**Supplied information:**
□ □ □ □ □ □ □

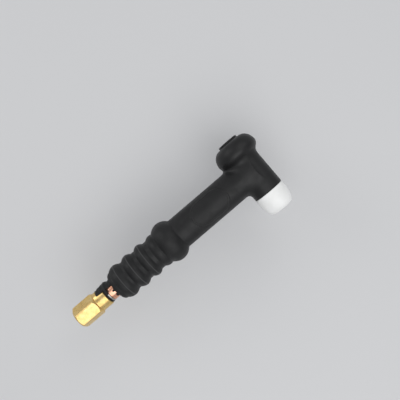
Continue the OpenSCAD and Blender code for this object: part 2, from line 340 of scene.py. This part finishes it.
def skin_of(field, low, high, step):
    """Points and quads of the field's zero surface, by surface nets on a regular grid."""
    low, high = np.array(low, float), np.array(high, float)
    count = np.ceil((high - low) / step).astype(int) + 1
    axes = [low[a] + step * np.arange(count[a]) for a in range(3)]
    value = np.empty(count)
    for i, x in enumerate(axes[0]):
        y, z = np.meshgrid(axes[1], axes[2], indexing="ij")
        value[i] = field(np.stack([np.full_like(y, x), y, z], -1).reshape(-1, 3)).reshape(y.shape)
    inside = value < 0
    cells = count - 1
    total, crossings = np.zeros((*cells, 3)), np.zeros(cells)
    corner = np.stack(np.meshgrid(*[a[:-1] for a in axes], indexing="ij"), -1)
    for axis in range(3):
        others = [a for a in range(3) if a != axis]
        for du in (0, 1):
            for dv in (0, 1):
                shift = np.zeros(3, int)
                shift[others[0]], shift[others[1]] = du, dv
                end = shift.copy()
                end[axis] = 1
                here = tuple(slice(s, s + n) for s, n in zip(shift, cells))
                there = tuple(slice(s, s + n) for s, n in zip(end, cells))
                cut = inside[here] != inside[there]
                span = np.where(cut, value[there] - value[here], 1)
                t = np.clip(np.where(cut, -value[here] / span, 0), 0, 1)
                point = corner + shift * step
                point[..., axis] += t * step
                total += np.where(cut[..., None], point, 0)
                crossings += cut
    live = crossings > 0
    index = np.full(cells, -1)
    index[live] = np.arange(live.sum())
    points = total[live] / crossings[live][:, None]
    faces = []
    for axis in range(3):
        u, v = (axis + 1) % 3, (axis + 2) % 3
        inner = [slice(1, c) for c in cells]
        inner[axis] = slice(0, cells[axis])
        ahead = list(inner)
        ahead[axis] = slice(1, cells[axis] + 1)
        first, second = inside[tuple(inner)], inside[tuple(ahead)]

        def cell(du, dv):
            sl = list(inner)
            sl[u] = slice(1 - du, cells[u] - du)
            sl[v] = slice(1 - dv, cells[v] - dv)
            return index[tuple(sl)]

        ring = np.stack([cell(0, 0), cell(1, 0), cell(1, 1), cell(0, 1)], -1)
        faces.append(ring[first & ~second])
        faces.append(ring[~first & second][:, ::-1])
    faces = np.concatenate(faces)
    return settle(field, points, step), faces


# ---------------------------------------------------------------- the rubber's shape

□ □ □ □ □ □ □

Each line of the listing should be copied exactly.

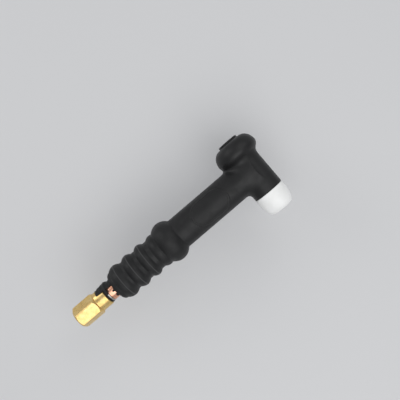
Continue the OpenSCAD and Blender code for this object: part 2, from line 340 of scene.py. This part finishes it.
def skin_of(field, low, high, step):
    """Points and quads of the field's zero surface, by surface nets on a regular grid."""
    low, high = np.array(low, float), np.array(high, float)
    count = np.ceil((high - low) / step).astype(int) + 1
    axes = [low[a] + step * np.arange(count[a]) for a in range(3)]
    value = np.empty(count)
    for i, x in enumerate(axes[0]):
        y, z = np.meshgrid(axes[1], axes[2], indexing="ij")
        value[i] = field(np.stack([np.full_like(y, x), y, z], -1).reshape(-1, 3)).reshape(y.shape)
    inside = value < 0
    cells = count - 1
    total, crossings = np.zeros((*cells, 3)), np.zeros(cells)
    corner = np.stack(np.meshgrid(*[a[:-1] for a in axes], indexing="ij"), -1)
    for axis in range(3):
        others = [a for a in range(3) if a != axis]
        for du in (0, 1):
            for dv in (0, 1):
                shift = np.zeros(3, int)
                shift[others[0]], shift[others[1]] = du, dv
                end = shift.copy()
                end[axis] = 1
                here = tuple(slice(s, s + n) for s, n in zip(shift, cells))
                there = tuple(slice(s, s + n) for s, n in zip(end, cells))
                cut = inside[here] != inside[there]
                span = np.where(cut, value[there] - value[here], 1)
                t = np.clip(np.where(cut, -value[here] / span, 0), 0, 1)
                point = corner + shift * step
                point[..., axis] += t * step
                total += np.where(cut[..., None], point, 0)
                crossings += cut
    live = crossings > 0
    index = np.full(cells, -1)
    index[live] = np.arange(live.sum())
    points = total[live] / crossings[live][:, None]
    faces = []
    for axis in range(3):
        u, v = (axis + 1) % 3, (axis + 2) % 3
        inner = [slice(1, c) for c in cells]
        inner[axis] = slice(0, cells[axis])
        ahead = list(inner)
        ahead[axis] = slice(1, cells[axis] + 1)
        first, second = inside[tuple(inner)], inside[tuple(ahead)]

        def cell(du, dv):
            sl = list(inner)
            sl[u] = slice(1 - du, cells[u] - du)
            sl[v] = slice(1 - dv, cells[v] - dv)
            return index[tuple(sl)]

        ring = np.stack([cell(0, 0), cell(1, 0), cell(1, 1), cell(0, 1)], -1)
        faces.append(ring[first & ~second])
        faces.append(ring[~first & second][:, ::-1])
    faces = np.concatenate(faces)
    return settle(field, points, step), faces


# ---------------------------------------------------------------- the rubber's shape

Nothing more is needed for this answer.